* **AIM OF THE EXERCISE**
For the listing below, give the count of lines containing the string "that" and nothing else.

********************

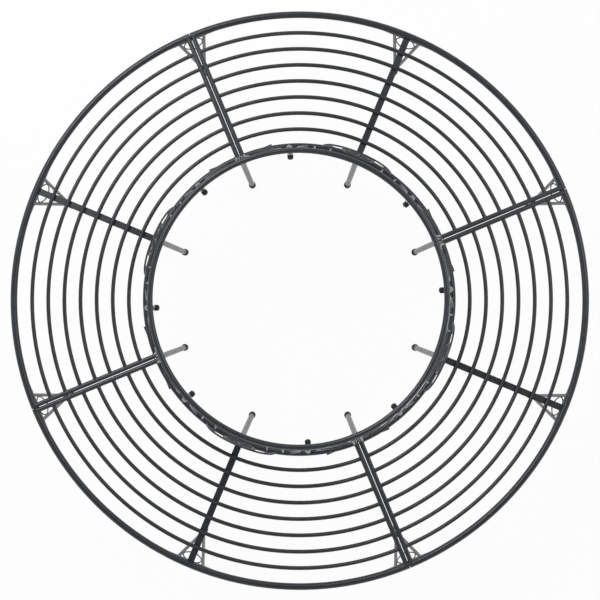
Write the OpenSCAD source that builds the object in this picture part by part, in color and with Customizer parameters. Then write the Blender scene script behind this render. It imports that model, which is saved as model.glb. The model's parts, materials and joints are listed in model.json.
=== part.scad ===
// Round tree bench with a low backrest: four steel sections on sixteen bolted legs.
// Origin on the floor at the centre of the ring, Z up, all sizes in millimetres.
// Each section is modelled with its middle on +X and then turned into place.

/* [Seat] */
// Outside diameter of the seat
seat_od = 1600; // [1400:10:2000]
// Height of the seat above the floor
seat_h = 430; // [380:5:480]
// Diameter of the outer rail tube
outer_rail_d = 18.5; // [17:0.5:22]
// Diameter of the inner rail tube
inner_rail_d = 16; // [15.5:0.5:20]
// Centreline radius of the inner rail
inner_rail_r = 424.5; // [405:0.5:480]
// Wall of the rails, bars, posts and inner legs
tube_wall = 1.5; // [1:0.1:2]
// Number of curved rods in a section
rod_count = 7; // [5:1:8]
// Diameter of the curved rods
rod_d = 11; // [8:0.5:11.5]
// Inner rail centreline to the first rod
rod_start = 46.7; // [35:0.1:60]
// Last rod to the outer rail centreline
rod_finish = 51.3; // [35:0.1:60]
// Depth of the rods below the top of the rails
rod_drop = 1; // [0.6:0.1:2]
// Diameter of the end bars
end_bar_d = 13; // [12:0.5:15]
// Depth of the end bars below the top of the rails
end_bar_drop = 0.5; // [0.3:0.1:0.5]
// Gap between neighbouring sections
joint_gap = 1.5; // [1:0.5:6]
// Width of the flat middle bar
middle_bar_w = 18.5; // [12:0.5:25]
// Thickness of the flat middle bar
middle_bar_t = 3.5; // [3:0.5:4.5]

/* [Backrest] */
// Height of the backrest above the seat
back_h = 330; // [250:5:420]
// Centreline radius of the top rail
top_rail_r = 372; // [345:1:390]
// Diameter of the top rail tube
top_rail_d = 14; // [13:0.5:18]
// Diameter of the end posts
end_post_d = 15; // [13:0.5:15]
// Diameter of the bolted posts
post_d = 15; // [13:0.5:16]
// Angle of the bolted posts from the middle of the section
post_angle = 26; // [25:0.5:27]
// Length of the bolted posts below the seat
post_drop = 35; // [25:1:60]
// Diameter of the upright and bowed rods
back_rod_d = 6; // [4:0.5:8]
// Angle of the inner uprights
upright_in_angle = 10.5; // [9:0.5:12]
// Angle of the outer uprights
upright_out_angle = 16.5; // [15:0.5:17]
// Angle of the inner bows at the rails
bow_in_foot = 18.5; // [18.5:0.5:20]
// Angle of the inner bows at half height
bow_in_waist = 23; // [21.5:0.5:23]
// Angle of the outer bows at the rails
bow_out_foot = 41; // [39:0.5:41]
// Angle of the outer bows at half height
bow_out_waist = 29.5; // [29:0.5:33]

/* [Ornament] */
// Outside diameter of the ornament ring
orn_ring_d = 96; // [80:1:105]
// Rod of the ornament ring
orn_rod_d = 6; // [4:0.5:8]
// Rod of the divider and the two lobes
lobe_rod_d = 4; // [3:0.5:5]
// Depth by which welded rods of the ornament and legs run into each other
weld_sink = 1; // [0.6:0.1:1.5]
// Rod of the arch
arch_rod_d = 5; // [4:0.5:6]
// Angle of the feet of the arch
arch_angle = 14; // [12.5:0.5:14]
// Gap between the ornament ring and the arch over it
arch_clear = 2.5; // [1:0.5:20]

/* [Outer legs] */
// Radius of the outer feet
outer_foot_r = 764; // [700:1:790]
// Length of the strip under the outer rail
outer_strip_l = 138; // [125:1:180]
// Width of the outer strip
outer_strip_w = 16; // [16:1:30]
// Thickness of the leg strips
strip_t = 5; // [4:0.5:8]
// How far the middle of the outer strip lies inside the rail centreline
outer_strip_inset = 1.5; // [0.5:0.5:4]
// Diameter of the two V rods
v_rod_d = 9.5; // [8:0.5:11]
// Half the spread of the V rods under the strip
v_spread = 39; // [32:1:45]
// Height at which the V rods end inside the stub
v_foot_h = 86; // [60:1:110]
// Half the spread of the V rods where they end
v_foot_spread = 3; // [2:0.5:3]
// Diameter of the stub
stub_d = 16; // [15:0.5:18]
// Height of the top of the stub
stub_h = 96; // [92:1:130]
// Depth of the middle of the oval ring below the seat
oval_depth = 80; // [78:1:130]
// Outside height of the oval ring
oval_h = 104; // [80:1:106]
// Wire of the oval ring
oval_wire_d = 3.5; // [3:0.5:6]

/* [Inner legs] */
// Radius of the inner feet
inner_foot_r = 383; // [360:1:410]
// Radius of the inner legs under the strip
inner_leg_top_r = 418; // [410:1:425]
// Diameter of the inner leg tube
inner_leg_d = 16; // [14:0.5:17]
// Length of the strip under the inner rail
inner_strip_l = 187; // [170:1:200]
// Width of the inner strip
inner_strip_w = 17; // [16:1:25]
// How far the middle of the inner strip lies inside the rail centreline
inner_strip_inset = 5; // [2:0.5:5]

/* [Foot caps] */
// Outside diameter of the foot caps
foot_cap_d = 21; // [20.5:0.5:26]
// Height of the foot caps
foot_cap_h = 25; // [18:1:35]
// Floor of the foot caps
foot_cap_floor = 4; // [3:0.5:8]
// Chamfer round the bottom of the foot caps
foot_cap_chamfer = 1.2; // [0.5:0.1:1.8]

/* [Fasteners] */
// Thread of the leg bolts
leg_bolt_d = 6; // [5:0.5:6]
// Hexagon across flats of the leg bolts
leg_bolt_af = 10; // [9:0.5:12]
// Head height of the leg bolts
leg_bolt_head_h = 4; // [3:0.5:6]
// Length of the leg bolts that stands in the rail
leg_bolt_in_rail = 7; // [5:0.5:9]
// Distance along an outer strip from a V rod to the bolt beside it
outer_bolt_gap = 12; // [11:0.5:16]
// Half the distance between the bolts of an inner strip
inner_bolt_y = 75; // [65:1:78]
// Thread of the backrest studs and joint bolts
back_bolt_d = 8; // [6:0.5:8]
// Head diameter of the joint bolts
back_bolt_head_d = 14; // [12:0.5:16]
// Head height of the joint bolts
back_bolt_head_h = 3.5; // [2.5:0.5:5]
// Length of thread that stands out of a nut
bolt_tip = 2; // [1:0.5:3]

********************

* **TASK ANSWER**
3